PA oximetry is based on the absorption of light and the thermal expansion of absorbed light in tissue. When visible and near-infrared light from a laser or similar light source is delivered to tissue, it interacts with absorbers such as melanin and haemoglobin in the skin. This absorption of light produces a small temperature increase in tissue that leads to an initial pressure increase and then relaxation.
When the tissue relaxes, acoustic (sound) waves are emitted. The acoustic waves travel to the body’s surface, where they are detected by a PA transducer. The PA signals are used to create images that show the differences in optical absorption in tissue, a source of image contrast that can be used to create maps of oxygen saturation.
Skin tone and PA imaging: proof-of-concept study
The researchers measured PA signal, penetration depth and oxygenation differences in nine healthy volunteers with three different skin tones. Skin tones were estimated using the Fitzpatrick scale, which is often used in dermatology to estimate the response of different skin tones to ultraviolet light.
Each volunteer’s left arm and hand were imaged in five easily identifiable locations – selected for their relatively uniform distribution of melanin, flat curvature to facilitate scanning and relative hairlessness – using two PA imaging systems. The researchers acquired images using standardized settings that didn’t attempt to compensate for differences in skin tone, and they quantified oxygen saturation using the PA imaging systems’ built-in methods. They also acquired data using a multi-wavelength approach.
Jokerst and Mantri observed that individuals with darker skin tones had higher PA signal intensity at the surface of the skin, with increased acoustic clutter, a phenomenon caused by reverberations or off-axis scatterers. Further studies showed decreased oxygen saturation in the radial arteries of individuals with darker skin tones compared with those with lighter skin tones.
Correcting biases before devices hit the market
For devices on the market, several techniques that try to compensate for measurement biases already exist. PA intensity can be enhanced during image acquisition by adjusting time gain compensation settings. Noise reduction algorithms can also be implemented. Filtered back projection or PA computed tomography could reduce streaking artefacts even when strong absorbers are present.

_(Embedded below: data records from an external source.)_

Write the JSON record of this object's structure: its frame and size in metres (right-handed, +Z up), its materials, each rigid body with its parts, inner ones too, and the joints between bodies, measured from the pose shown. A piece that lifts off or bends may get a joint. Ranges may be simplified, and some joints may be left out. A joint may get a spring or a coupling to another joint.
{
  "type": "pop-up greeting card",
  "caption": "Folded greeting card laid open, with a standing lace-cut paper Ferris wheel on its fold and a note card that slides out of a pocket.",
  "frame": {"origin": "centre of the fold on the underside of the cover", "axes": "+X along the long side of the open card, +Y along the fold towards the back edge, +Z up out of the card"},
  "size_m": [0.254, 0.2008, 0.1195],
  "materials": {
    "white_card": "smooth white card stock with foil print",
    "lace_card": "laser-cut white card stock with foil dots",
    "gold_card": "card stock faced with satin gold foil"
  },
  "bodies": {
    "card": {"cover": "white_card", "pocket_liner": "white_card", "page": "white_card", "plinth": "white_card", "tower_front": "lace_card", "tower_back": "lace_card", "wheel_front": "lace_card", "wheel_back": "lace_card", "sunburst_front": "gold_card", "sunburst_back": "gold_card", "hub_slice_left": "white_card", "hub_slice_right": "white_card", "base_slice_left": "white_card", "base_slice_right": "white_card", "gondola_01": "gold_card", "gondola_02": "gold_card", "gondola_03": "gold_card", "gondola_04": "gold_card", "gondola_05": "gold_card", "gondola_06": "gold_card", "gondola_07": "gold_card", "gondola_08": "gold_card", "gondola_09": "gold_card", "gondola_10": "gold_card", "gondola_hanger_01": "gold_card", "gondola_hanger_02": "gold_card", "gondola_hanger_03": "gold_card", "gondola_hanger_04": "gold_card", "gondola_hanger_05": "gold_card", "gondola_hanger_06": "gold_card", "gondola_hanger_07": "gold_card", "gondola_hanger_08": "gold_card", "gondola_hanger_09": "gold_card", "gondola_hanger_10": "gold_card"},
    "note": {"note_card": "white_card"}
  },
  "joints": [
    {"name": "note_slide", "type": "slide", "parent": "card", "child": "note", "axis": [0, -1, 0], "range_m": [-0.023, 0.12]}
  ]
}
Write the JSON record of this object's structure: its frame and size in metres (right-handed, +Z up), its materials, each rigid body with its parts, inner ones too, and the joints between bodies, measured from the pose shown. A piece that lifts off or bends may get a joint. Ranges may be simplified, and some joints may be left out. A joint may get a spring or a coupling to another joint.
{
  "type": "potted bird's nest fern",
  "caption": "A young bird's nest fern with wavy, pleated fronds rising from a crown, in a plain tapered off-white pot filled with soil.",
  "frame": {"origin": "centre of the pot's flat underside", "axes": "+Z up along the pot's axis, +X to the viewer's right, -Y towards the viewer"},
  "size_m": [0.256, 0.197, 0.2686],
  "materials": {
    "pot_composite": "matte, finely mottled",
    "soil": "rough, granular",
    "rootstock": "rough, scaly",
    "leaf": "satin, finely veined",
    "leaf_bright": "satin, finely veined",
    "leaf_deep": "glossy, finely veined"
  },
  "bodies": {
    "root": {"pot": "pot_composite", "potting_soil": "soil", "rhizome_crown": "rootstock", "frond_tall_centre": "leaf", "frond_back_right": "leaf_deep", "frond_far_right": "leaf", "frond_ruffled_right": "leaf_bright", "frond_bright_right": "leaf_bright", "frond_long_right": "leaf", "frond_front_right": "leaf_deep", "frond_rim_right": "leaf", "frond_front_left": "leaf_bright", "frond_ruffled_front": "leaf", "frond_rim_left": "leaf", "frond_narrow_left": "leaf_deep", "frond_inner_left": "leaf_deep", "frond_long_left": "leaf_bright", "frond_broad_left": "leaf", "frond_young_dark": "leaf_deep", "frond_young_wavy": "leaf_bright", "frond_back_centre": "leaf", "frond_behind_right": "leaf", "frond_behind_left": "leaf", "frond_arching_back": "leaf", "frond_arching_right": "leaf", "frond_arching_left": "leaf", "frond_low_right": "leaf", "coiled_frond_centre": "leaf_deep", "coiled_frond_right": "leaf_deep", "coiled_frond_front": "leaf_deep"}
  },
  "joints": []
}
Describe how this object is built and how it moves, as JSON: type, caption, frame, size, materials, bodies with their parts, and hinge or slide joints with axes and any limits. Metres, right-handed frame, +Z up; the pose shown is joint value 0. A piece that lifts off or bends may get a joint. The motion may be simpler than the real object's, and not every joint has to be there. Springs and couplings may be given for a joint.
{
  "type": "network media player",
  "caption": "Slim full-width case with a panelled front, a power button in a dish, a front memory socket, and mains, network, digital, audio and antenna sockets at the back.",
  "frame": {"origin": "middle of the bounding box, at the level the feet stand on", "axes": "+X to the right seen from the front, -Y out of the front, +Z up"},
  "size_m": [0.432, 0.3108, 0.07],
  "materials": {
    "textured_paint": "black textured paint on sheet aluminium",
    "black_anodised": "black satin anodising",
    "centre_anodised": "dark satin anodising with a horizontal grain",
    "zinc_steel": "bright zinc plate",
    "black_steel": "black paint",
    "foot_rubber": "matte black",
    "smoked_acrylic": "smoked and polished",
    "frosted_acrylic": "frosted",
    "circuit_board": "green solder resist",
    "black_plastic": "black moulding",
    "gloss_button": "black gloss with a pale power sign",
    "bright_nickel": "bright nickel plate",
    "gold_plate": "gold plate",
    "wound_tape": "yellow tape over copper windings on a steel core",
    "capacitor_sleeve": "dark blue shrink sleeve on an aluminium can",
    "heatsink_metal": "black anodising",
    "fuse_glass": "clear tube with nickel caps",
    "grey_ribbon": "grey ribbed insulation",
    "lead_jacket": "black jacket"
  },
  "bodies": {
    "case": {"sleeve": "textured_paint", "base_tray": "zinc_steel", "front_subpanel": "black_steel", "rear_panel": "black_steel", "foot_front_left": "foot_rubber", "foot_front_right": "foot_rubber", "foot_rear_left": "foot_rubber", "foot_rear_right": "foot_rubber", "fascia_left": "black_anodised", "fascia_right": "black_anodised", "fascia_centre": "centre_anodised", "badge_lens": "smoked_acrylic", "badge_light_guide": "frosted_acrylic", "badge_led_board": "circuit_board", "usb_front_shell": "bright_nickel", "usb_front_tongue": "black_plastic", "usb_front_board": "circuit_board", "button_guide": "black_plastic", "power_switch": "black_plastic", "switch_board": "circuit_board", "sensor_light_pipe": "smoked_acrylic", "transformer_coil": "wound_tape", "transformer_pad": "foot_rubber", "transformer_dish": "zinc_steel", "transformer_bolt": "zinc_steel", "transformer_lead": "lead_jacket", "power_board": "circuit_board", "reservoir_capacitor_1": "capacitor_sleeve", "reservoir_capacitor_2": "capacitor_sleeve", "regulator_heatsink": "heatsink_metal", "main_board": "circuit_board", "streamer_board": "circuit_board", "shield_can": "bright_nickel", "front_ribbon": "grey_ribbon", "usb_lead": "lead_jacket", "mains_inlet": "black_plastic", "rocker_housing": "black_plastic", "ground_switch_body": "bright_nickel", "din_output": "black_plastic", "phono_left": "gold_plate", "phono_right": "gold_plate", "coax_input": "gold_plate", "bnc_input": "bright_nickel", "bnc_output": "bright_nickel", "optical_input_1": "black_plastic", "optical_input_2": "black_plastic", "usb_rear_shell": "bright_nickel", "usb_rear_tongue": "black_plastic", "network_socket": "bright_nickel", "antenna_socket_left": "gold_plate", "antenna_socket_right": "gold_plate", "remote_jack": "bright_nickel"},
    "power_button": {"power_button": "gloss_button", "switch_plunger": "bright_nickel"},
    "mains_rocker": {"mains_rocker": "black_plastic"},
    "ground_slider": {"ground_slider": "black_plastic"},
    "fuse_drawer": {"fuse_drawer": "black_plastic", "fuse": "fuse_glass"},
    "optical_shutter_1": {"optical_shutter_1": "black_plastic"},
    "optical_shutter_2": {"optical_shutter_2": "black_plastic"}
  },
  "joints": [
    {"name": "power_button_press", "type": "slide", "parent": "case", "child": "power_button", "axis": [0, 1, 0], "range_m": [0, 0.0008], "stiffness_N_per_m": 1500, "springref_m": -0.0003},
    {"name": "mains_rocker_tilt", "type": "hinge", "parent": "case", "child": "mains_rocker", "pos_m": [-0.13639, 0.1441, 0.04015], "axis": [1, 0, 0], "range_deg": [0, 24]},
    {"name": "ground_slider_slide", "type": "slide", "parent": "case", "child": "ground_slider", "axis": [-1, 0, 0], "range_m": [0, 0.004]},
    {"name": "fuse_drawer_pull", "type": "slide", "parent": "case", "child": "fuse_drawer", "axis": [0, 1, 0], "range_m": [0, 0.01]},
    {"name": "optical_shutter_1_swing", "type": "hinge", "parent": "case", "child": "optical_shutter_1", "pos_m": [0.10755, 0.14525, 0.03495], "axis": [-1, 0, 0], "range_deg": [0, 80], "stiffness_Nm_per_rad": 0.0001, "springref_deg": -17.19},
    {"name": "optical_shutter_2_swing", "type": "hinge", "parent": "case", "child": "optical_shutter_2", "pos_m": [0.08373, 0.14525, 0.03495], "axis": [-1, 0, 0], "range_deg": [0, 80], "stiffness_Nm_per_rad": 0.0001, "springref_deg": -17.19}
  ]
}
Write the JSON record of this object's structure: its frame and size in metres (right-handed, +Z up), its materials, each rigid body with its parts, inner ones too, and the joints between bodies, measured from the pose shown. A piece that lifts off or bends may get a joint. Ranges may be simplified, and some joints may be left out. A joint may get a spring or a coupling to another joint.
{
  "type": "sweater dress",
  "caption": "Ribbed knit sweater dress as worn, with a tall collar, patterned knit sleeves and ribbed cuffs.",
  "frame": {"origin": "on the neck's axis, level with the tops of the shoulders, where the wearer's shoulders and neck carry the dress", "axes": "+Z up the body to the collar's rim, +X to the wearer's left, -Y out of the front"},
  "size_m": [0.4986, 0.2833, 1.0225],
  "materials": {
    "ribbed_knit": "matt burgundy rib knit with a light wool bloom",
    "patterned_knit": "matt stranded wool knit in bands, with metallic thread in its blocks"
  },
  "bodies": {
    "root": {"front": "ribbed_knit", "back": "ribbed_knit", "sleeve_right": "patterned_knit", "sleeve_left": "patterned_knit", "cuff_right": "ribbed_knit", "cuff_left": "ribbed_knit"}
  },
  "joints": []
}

Applying fluence corrections, multi-angle plane wave ultrasound, focused ultrasound, spatial weighting or deep learning could reduce noise and stationary signals that lower the signal-to-noise ratio and mask blood vessels.
Jokerst and Mantri even developed a basic correction factor to adjust PA oximetry measurements. The factor, defined as the ratio between measurements made with these two methods, corrected PA oximetry measurements to within 2% of pulse oximetry.
AI dermatology tool needs more diverse skin types in its training datasets
But Jokerst hopes that their study, rather than creating more band-aid solutions, prompts the medical devices community to design devices that account for physically relevant factors such as skin tone before biomedical optics devices go to market. (The first PA imaging device approved by the US Food and Drug Administration was recently launched and was not tested as part of Jokerst and Mantri’s study.)
“Ideally, these would all be built into the device. To have the end user fixing the measurement doesn’t make much sense,” Jokerst says.
He suggests that skin tone could be read from images obtained using a built-in CCD camera and that oxygen saturation measurements could be automatically adjusted using this information. Future work will evaluate the results of their proof-of-concept study in larger cohorts, against arterial blood gas measurements, and using a wider variety of imaging equipment.